Written problem:
Please output exactly the lines of the material from the first through the line containing "from typing import NamedTuple", and nothing more.
◆ ◆ ◆ ◆
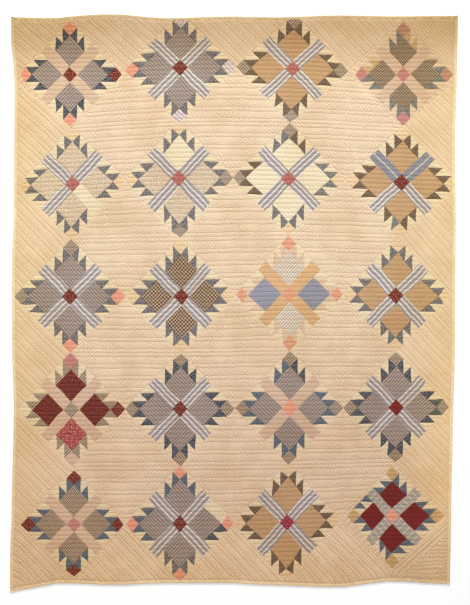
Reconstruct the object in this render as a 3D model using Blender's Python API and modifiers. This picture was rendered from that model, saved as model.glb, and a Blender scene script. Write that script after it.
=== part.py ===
"""Bear paw quilt laid flat: one quilted body and the four binding strips folded over its edges.

Metres, +Z up, +X towards the quilt's right edge and +Y towards its top edge. The origin is under the
middle of the quilt, on the surface that it lies on. The blocks are set on point, 4 across and 5 down,
so the grid of the body has 20 steps across a block's diagonal and every seam runs through its points.
"""

import math
from typing import NamedTuple

import bmesh
import bpy
from mathutils import Vector

# Driving sizes of the quilt
QUILT_WIDTH = 1.740
QUILT_LENGTH = 2.242
BLOCKS_ACROSS = 4
BLOCKS_DOWN = 5
STEPS_A_BLOCK = 20
STITCH_HEIGHT = 0.0032
CREST_HEIGHT = 0.0060
GAP = 0.0003

# The binding: one strip of cloth folded round each edge
BINDING_WIDTH = 0.011
BINDING_HEIGHT = 0.0046
BINDING_CLOTH = 0.0010
FOLD_SEGMENTS = 3
STEPS_A_STATION = 4

# Derived sizes
COLUMNS = BLOCKS_ACROSS * STEPS_A_BLOCK
ROWS = BLOCKS_DOWN * STEPS_A_BLOCK
HALF_BLOCK = STEPS_A_BLOCK // 2
SEAM_INSET = BINDING_WIDTH + GAP
EDGE_INSET = 0.0030
EDGE_BOTTOM = BINDING_CLOTH + GAP
DIAGONAL_PERIOD = 3
ROW_PERIOD = 2
CREST_STEP = 1
UNEVEN_REACH = 0.30
FLAT_ANGLE = math.radians(0.25)


class EdgeRow(NamedTuple):
    """How far an edge lies in from its straight line at one place along it."""

    along: float
    inset: float


class Crease(NamedTuple):
    """A soft fold line down the quilt, at grid column, from one grid row to another."""

    column: int
    from_row: int
    to_row: int
    depth: float


# Side edges are measured down from the top, end edges from the left
LEFT_EDGE = [
    EdgeRow(0.00, 0.004),
    EdgeRow(0.08, 0.004),
    EdgeRow(0.25, 0.018),
    EdgeRow(0.76, 0.015),
    EdgeRow(0.95, 0.008),
    EdgeRow(1.28, 0.008),
    EdgeRow(1.52, 0.015),
    EdgeRow(1.90, 0.007),
    EdgeRow(2.13, 0.000),
    EdgeRow(2.242, 0.000),
]
RIGHT_EDGE = [
    EdgeRow(0.00, 0.000),
    EdgeRow(0.27, 0.005),
    EdgeRow(0.48, 0.012),
    EdgeRow(0.78, 0.009),
    EdgeRow(1.30, 0.012),
    EdgeRow(1.60, 0.020),
    EdgeRow(1.90, 0.026),
    EdgeRow(2.242, 0.031),
]
TOP_EDGE = [
    EdgeRow(0.00, 0.011),
    EdgeRow(0.15, 0.015),
    EdgeRow(0.35, 0.000),
    EdgeRow(0.41, 0.000),
    EdgeRow(0.60, 0.015),
    EdgeRow(0.86, 0.008),
    EdgeRow(1.03, 0.012),
    EdgeRow(1.27, 0.004),
    EdgeRow(1.50, 0.008),
    EdgeRow(1.740, 0.006),
]
BOTTOM_EDGE = [
    EdgeRow(0.00, 0.000),
    EdgeRow(0.20, 0.033),
    EdgeRow(0.41, 0.025),
    EdgeRow(0.60, 0.033),
    EdgeRow(0.86, 0.033),
    EdgeRow(1.00, 0.025),
    EdgeRow(1.27, 0.017),
    EdgeRow(1.48, 0.040),
    EdgeRow(1.740, 0.029),
]

CREASES = [
    Crease(column=41, from_row=52, to_row=98, depth=0.0010),
    Crease(column=62, from_row=60, to_row=96, depth=0.0007),
]


def ease(t):
    """Rises smoothly from 0 at t = 0 to 1 at t = 1, level at both ends."""
    t = min(max(t, 0.0), 1.0)
    return t * t * (3.0 - 2.0 * t)


def eased_inset(rows, along):
    """The edge's distance in from its straight line, eased from each row of its table to the next."""
    if along <= rows[0].along:
        return rows[0].inset
    for here, after in zip(rows, rows[1:]):
        if along <= after.along:
            share = ease((along - here.along) / (after.along - here.along))
            return here.inset + share * (after.inset - here.inset)
    return rows[-1].inset


def station_places(length, steps):
    """Places along an edge where it may bend: both corners, and every few grid steps between the seams."""
    step = (length - 2.0 * SEAM_INSET) / steps
    inner = [SEAM_INSET + step * i for i in range(0, steps + 1, STEPS_A_STATION)]
    return [0.0] + inner + [length]


SIDE_STATIONS = station_places(QUILT_LENGTH, ROWS)
END_STATIONS = station_places(QUILT_WIDTH, COLUMNS)


def inset_at(rows, stations, along):
    """The inset of an edge, straight between its stations, so that body and binding bend together."""
    along = min(max(along, 0.0), stations[-1])
    for here, after in zip(stations, stations[1:]):
        if along <= after:
            share = (along - here) / (after - here)
            return (1.0 - share) * eased_inset(rows, here) + share * eased_inset(rows, after)
    return eased_inset(rows, stations[-1])


def laid(from_left, from_top):
    """Where a point of the straight-edged quilt lies once its edges are as uneven as they are."""

    def near(distance):
        return 1.0 - ease(distance / UNEVEN_REACH)

    left = inset_at(LEFT_EDGE, SIDE_STATIONS, from_top) * near(from_left)
    right = inset_at(RIGHT_EDGE, SIDE_STATIONS, from_top) * near(QUILT_WIDTH - from_left)
    top = inset_at(TOP_EDGE, END_STATIONS, from_left) * near(from_top)
    bottom = inset_at(BOTTOM_EDGE, END_STATIONS, from_left) * near(QUILT_LENGTH - from_top)
    x = from_left - QUILT_WIDTH / 2.0 + left - right
    y = QUILT_LENGTH / 2.0 - from_top - top + bottom
    return x, y


def grid_distance(index, steps, length):
    """How far along the quilt a grid line lies: index 0 and steps + 2 are the body's own edges."""
    if index == 0:
        return EDGE_INSET
    if index == steps + 2:
        return length - EDGE_INSET
    return SEAM_INSET + (index - 1) * (length - 2.0 * SEAM_INSET) / steps


def from_nearest_middle(column, row):
    """Grid steps, across plus down, to the middle of the nearest plain square or edge piece."""
    across = abs((column + HALF_BLOCK) % STEPS_A_BLOCK - HALF_BLOCK)
    down = abs((row + HALF_BLOCK) % STEPS_A_BLOCK - HALF_BLOCK)
    return across + down


def in_setting_triangle(column, row):
    """True within the half squares and corner pieces that fill the quilt's edges."""
    nearest_column = STEPS_A_BLOCK * round(column / STEPS_A_BLOCK)
    nearest_row = STEPS_A_BLOCK * round(row / STEPS_A_BLOCK)
    on_side = nearest_column in (0, COLUMNS) or nearest_row in (0, ROWS)
    return on_side and from_nearest_middle(column, row) < HALF_BLOCK


def crease_drop(column, row):
    """How much lower a fold crease makes the top here."""
    return sum(
        crease.depth
        for crease in CREASES
        if crease.column == column and crease.from_row <= row <= crease.to_row
    )


def top_height(column, row):
    """Height of the top: low at seams and quilting lines, high on the filled channels between them.

    Blocks and plain squares are quilted in level rows, and the pieces along the edges in slanted ones.
    """
    if not (0 < column < COLUMNS and 0 < row < ROWS):
        return STITCH_HEIGHT
    if from_nearest_middle(column, row) == HALF_BLOCK:
        return STITCH_HEIGHT
    if in_setting_triangle(column, row):
        on_crest = (column - row) % DIAGONAL_PERIOD == CREST_STEP
    else:
        on_crest = row % ROW_PERIOD == CREST_STEP
    if on_crest:
        return CREST_HEIGHT - crease_drop(column, row)
    return STITCH_HEIGHT


def finish_object(name, bm, colour, collection):
    """Puts a bmesh into the collection as a named object with a material of its own."""
    bmesh.ops.recalc_face_normals(bm, faces=bm.faces[:])
    mesh = bpy.data.meshes.new(name)
    bm.to_mesh(mesh)
    bm.free()
    material = bpy.data.materials.new(name)
    material.use_nodes = True
    shader = material.node_tree.nodes["Principled BSDF"]
    shader.inputs["Base Color"].default_value = colour
    shader.inputs["Roughness"].default_value = 0.9
    shader.inputs["Metallic"].default_value = 0.0
    mesh.materials.append(material)
    made = bpy.data.objects.new(name, mesh)
    collection.objects.link(made)
    return made


def grid_index(coordinate, steps):
    """The index of a grid line from its place on a primitive grid, which runs from -1 to 1."""
    return round((coordinate + 1.0) / 2.0 * steps)


def build_quilt(collection):
    """The quilted body: a grid drawn down to a flat back, its top raised between the stitching."""
    bm = bmesh.new()
    bmesh.ops.create_grid(bm, x_segments=COLUMNS + 2, y_segments=ROWS + 2, size=1.0)
    extruded = bmesh.ops.extrude_face_region(bm, geom=bm.faces[:])["geom"]
    top = {item for item in extruded if isinstance(item, bmesh.types.BMVert)}
    for vert in bm.verts:
        across = grid_index(vert.co.x, COLUMNS + 2)
        down = grid_index(-vert.co.y, ROWS + 2)
        x, y = laid(
            grid_distance(across, COLUMNS, QUILT_WIDTH), grid_distance(down, ROWS, QUILT_LENGTH)
        )
        on_rim = not (1 < across < COLUMNS + 1 and 1 < down < ROWS + 1)
        if vert in top:
            z = top_height(across - 1, down - 1)
        else:
            z = EDGE_BOTTOM if on_rim else 0.0
        vert.co = Vector((x, y, z))
    quilt = finish_object("quilt", bm, (0.84, 0.67, 0.43, 1.0), collection)
    joined = quilt.modifiers.new("join flat faces", "DECIMATE")
    joined.decimate_type = "DISSOLVE"
    joined.angle_limit = FLAT_ANGLE
    return quilt


def fold_profile():
    """The binding's outer face across its width, as (in from the edge, height), from back to front."""
    radius = BINDING_HEIGHT / 2.0
    points = [(BINDING_WIDTH, 0.0)]
    for i in range(FOLD_SEGMENTS + 1):
        angle = math.pi * i / FOLD_SEGMENTS
        points.append((radius - radius * math.sin(angle), radius - radius * math.cos(angle)))
    points.append((BINDING_WIDTH, BINDING_HEIGHT))
    return points


def build_binding(name, side, collection):
    """One binding strip, folded round an edge of the body: a bent grid with the cloth's thickness.

    The side strips reach both corners, and the end strips lie between them.
    """
    is_side = side in ("left", "right")
    stations = SIDE_STATIONS if is_side else END_STATIONS[1:-1]
    if not is_side:
        stations = [SEAM_INSET] + stations[1:-1] + [QUILT_WIDTH - SEAM_INSET]
    profile = fold_profile()
    bm = bmesh.new()
    bmesh.ops.create_grid(
        bm, x_segments=len(stations) - 1, y_segments=len(profile) - 1, size=1.0
    )
    for vert in bm.verts:
        along = stations[grid_index(vert.co.x, len(stations) - 1)]
        inward, height = profile[grid_index(vert.co.y, len(profile) - 1)]
        x, y = {
            "left": lambda: laid(inward, along),
            "right": lambda: laid(QUILT_WIDTH - inward, along),
            "top": lambda: laid(along, inward),
            "bottom": lambda: laid(along, QUILT_LENGTH - inward),
        }[side]()
        vert.co = Vector((x, y, height))
    binding = finish_object(name, bm, (0.80, 0.66, 0.42, 1.0), collection)
    cloth = binding.modifiers.new("cloth thickness", "SOLIDIFY")
    cloth.thickness = BINDING_CLOTH
    cloth.offset = -1.0 if faces_out(binding) else 1.0
    cloth.use_even_offset = True
    return binding


def faces_out(binding):
    """True if the faces on the strip's front point up, away from the fold's inside."""
    front = max(binding.data.polygons, key=lambda face: face.center.z)
    return front.normal.z > 0.0


def main():
    """Clears the scene and builds the quilt's pieces in a collection of its own."""
    for old in list(bpy.data.objects):
        bpy.data.objects.remove(old, do_unlink=True)
    collection = bpy.data.collections.new("bear paw quilt")
    bpy.context.scene.collection.children.link(collection)
    build_quilt(collection)
    for side in ("left", "right", "top", "bottom"):
        build_binding(f"binding_{side}", side, collection)


if __name__ == "__main__":
    main()
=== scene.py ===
"""Bear paw quilt laid flat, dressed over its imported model.

The pieced top is made as it was sewn: 20 bear paw blocks and 12 plain squares set on point, 14 half
squares and 4 corner pieces along the edges, each a thin sheet with its own cloths, quilted through to a
backing, and four binding strips folded round the edges. Metres, +X to the right edge, +Y to the top edge.

Pattern space: u runs from the left tips (0) to the right tips (4) and v from the top tips (0) to the
bottom tips (5), one block diagonal a unit. Within a piece, p runs to the lower right and q to the upper
right, in patch units from the piece's middle, so that every seam lies on a line of its grid.
"""

from __future__ import annotations

import logging
import math
from dataclasses import dataclass, field
from enum import Enum
from typing import ClassVar, NamedTuple, Sequence

import bpy  # noqa: E402
import numpy as np  # noqa: E402
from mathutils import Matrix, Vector  # noqa: E402

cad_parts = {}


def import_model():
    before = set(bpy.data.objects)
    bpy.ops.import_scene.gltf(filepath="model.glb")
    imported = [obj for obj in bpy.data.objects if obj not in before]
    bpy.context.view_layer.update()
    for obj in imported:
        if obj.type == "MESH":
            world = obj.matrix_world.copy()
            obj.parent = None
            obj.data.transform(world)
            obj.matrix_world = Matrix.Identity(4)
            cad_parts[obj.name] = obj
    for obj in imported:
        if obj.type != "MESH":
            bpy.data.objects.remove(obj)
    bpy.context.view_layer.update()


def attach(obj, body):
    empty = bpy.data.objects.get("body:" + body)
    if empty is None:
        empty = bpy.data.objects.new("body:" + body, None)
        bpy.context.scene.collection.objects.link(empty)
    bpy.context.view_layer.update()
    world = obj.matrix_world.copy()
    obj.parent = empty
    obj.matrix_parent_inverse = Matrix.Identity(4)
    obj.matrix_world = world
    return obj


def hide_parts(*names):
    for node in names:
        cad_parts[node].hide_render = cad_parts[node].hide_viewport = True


Array = np.ndarray
Socket = bpy.types.NodeSocket
LOG = logging.getLogger("bear paw quilt")

UNIT = 0.3048 / 7.0
STEPS = 12
HALF_SIDE = 3.5
DIAGONAL = 7.0 * math.sqrt(2.0) * UNIT
BLOCKS_ACROSS = 4
BLOCKS_DOWN = 5
MARGIN_STEPS = 8
MARGIN = MARGIN_STEPS / (14.0 * STEPS)
EDGE_INSET = 0.0030
LEAST_SPREAD = 0.10
THREAD_PITCH = 0.00055
STITCH_PITCH = 0.0034


class Rgb(NamedTuple):
    """A colour as it looks in the photograph, 0 to 255 a channel."""

    red: float
    green: float
    blue: float

    def linear(self) -> tuple[float, float, float, float]:
        """The colour in linear light, with an alpha of 1."""
        shares = [value / 255.0 for value in self]
        bent = [s / 12.92 if s <= 0.04045 else ((s + 0.055) / 1.055) ** 2.4 for s in shares]
        return bent[0], bent[1], bent[2], 1.0


def ease(t: Array | float) -> Array:
    """Rises from 0 to 1 as t does, level at both ends: 3 t squared less 2 t cubed, t held to 0..1."""
    held = np.clip(t, 0.0, 1.0)
    return held * held * (3.0 - 2.0 * held)


# ---- the quilt's outline


class EdgeRow(NamedTuple):
    """How far an edge lies in from its straight line at one place along it."""

    along: float
    inset: float


def edge_rows(*pairs: tuple[float, float]) -> tuple[EdgeRow, ...]:
    """An edge's table, from pairs of a place along it and an inset."""
    return tuple(EdgeRow(*pair) for pair in pairs)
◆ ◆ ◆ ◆
Answer below:
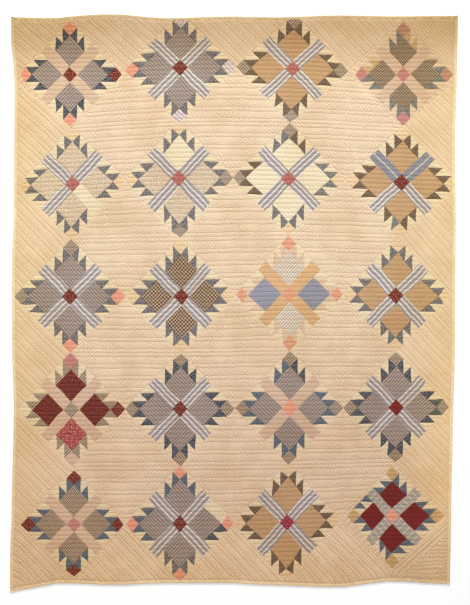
Reconstruct the object in this render as a 3D model using Blender's Python API and modifiers. This picture was rendered from that model, saved as model.glb, and a Blender scene script. Write that script after it.
=== part.py ===
"""Bear paw quilt laid flat: one quilted body and the four binding strips folded over its edges.

Metres, +Z up, +X towards the quilt's right edge and +Y towards its top edge. The origin is under the
middle of the quilt, on the surface that it lies on. The blocks are set on point, 4 across and 5 down,
so the grid of the body has 20 steps across a block's diagonal and every seam runs through its points.
"""

import math
from typing import NamedTuple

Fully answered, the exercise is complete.